AFGE supports telework for all eligible federal employees during the coronavirus pandemic. Federal employees have successfully engaged in telework for many years and have demonstrated they are able to be effective and productive working in this environment during the pandemic. Congress should require agencies to assess equipment and technology deficits related but not limited to hardware, software, and providing adequate internet access, and work to address them so more employees are able to telework during the COVID-19 pandemic and in the future.
- Labor Management Partnerships
Support the Federal Labor-Management COVID Partnership Act, a bill that would keep federal workers safe during public health emergencies, including the current COVID-19 pandemic, by creating formal labor-management task forces at both the Executive Branch and agency level. These task forces would be responsible for reviewing current telework, leave, cleaning, and training policies, supplying policy recommendations and giving federal workers an avenue to provide input as the Executive Branch responds to the coronavirus and any future crisis.
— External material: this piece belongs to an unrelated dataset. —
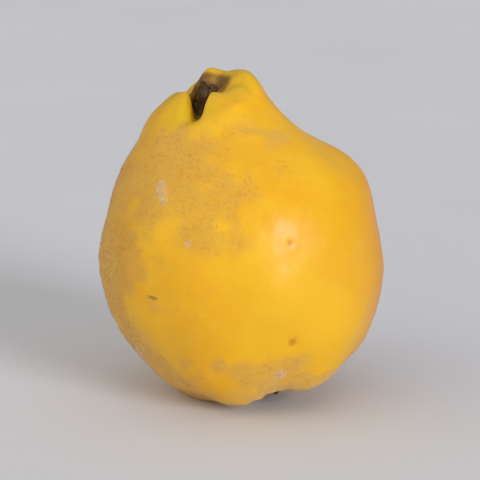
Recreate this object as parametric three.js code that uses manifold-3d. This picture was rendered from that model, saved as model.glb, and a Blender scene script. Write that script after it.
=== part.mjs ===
// A ripe quince, as picked, standing on the small flat spot beside its blossom end.
//
// Frame: millimetres, +Z up, the surface it stands on at Z = 0, its front towards -Y, and the
// origin under the middle of its bounding box. The fruit leans to its left (-X) and back (+Y).
//
// The fruit itself is one solid. Its outline is revolved, and the round body is then given what a
// real quince has: fleshy lobes and a deep cleft round the stem, five ribs round the eye at the
// blossom end, and a neck that sits a little off the middle. The other solids are what grows on
// it: the woody stub of the stem, five withered sepals, and the dried stamens in the eye.

import * as THREE from "three";
import { mergeVertices } from "three/addons/utils/BufferGeometryUtils.js";
import Module from "manifold-3d";

const wasm = await Module();
wasm.setup();

const { sin, cos, exp, PI } = Math;
const RAD = PI / 180;

// ---- Driving dimensions -------------------------------------------------------------------

// The outline's knots, from the floor of the eye to the floor of the stem hollow, in the fruit's
// own frame: its axis is Z and its widest round is near Z = 0. Each knot is
// [radius, height, heading in degrees from straight outwards, reach back, reach on].
const KNOTS = {
  eyeFloor: [0, -33.0, 0, 0, 2.6],
  eyeLip: [5.2, -36.6, -30, 1.2, 3.5],
  baseRim: [15.5, -42.0, 0, 4.5, 8.0],
  belly: [42.0, 1.5, 90, 20.0, 18.0],
  waist: [20.6, 38.8, 128, 13.5, 6.5],
  neckRim: [8.2, 52.5, 180, 5.0, 1.9],
  hollowWall: [4.1, 47.5, 268, 2.4, 3.2],
  hollowFloor: [0, 42.0, 180, 3.0, 0],
};

// In the cleft the outline leaves out the rim: it runs through the side of the neck straight to
// the hollow's floor.
const CLEFT_KNOTS = {
  ...KNOTS,
  neckRim: [11.8, 40.7, 174, 3.2, 2.0],
  hollowWall: [4.1, 41.8, 180, 1.6, 1.6],
};

const ROWS = [4, 6, 12, 10, 8, 5, 4]; // steps along each stretch between two knots
const COLUMNS = 64; // steps round the axis, closer together near the cleft
const CROWDING = 0.5;

const CLEFT = {
  angle: -107 * RAD,
  halfWidth: 3.15,
  wider: 1.2, // low down it opens out on its right
  squareness: 5,
};
const NECK = {
  lobes: 3, // fleshy lobes round the hollow: one each side of the cleft, one opposite
  lobeSwell: 0.9,
  highSide: 75 * RAD, // where the rim stands highest
  rimTilt: 2.6,
  sideSwell: 3.3, // the neck is fuller on its right
  waistShift: -2.3, // how far the waist sits off the axis, to the right
  rimShift: 2.5, // and how far the rim does
};
// Where the rim is higher or lower than its tilt makes it: heading, spread, rise.
const RIM_RISES = [
  { angle: -56, spread: 28, rise: -3.0 }, // the low lobe beside the cleft
  { angle: 140, spread: 34, rise: -2.6 },
  { angle: 75, spread: 14, rise: 1.6 }, // the ridge behind the stem
];
const BASE = { ribs: 5, ribSwell: 1.1, ribDrop: 0.7, ribAngle: 238 * RAD };

// Where the round body swells (a positive rise) or is flatter (a negative one): heading round
// the axis, height, how far it spreads both ways, and its rise.
const SWELLS = [
  { angle: -8, height: 17, spread: 42, reach: 13, rise: 2.2 }, // the full right shoulder
  { angle: -14, height: -30, spread: 48, reach: 18, rise: 3.6 }, // and the full foot below it
  { angle: 195, height: -12, spread: 50, reach: 10, rise: 0.6 }, // the lower left
  { angle: 200, height: -34, spread: 50, reach: 9, rise: 2.0 },
  { angle: 70, height: 8, spread: 45, reach: 26, rise: 0.9 },
  { angle: 130, height: -6, spread: 40, reach: 30, rise: -1.0 },
  { angle: -60, height: -12, spread: 40, reach: 22, rise: 0.7 },
];

const STANCE = { leanLeft: 14 * RAD, leanBack: 12 * RAD, flatDepth: 2.8 };

const CLEARANCE = 0.3; // between a piece and the flesh it grows from

const STEM = {
  foot: new THREE.Vector3(-1.6, -1.6, 41.6),
  tip: new THREE.Vector3(4.9, -0.4, 52.6),
  radius: 2.4,
  footSwell: 0.3,
  ridges: 7,
  ridgeDepth: 0.18,
  snapSlope: 0.3,
};

const SEPAL = {
  count: 5,
  rootRadius: 4.3,
  rootHeight: -37.2,
  length: 7.2,
  width: 4.2,
  thickness: 0.8,
};
// Each sepal's own habit: which way its root leaves the eye, in degrees below level, how many
// degrees it curls by its tip, and its share of the full length.
const SEPAL_HABITS = [
  { dip: 62, curl: 40, share: 0.95 },
  { dip: 60, curl: 24, share: 0.7 },
  { dip: 76, curl: 50, share: 0.8 },
  { dip: 58, curl: 30, share: 0.8 },
  { dip: 68, curl: 30, share: 0.62 },
];

const TUFT = {
  radius: 2.4,
  filaments: 11,
  filamentRadius: 0.42,
  filamentLength: 4.2,
  splay: 24 * RAD,
  footHeight: -34.5,
};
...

Support the Essential Worker Pandemic Compensation Act to compensate the families of essential workers who die because of COVID-19 or related complications. The Essential Worker Pandemic Compensation Act would provide a tax-free death benefit and additional support for the postsecondary education of surviving spouses and children of deceased essential workers. The act would also provide a cash benefit to essential workers who are hospitalized due to the novel coronavirus. The legislation has 26 original cosponsors. AFGE supports this bill and will continue to work to add cosponsors.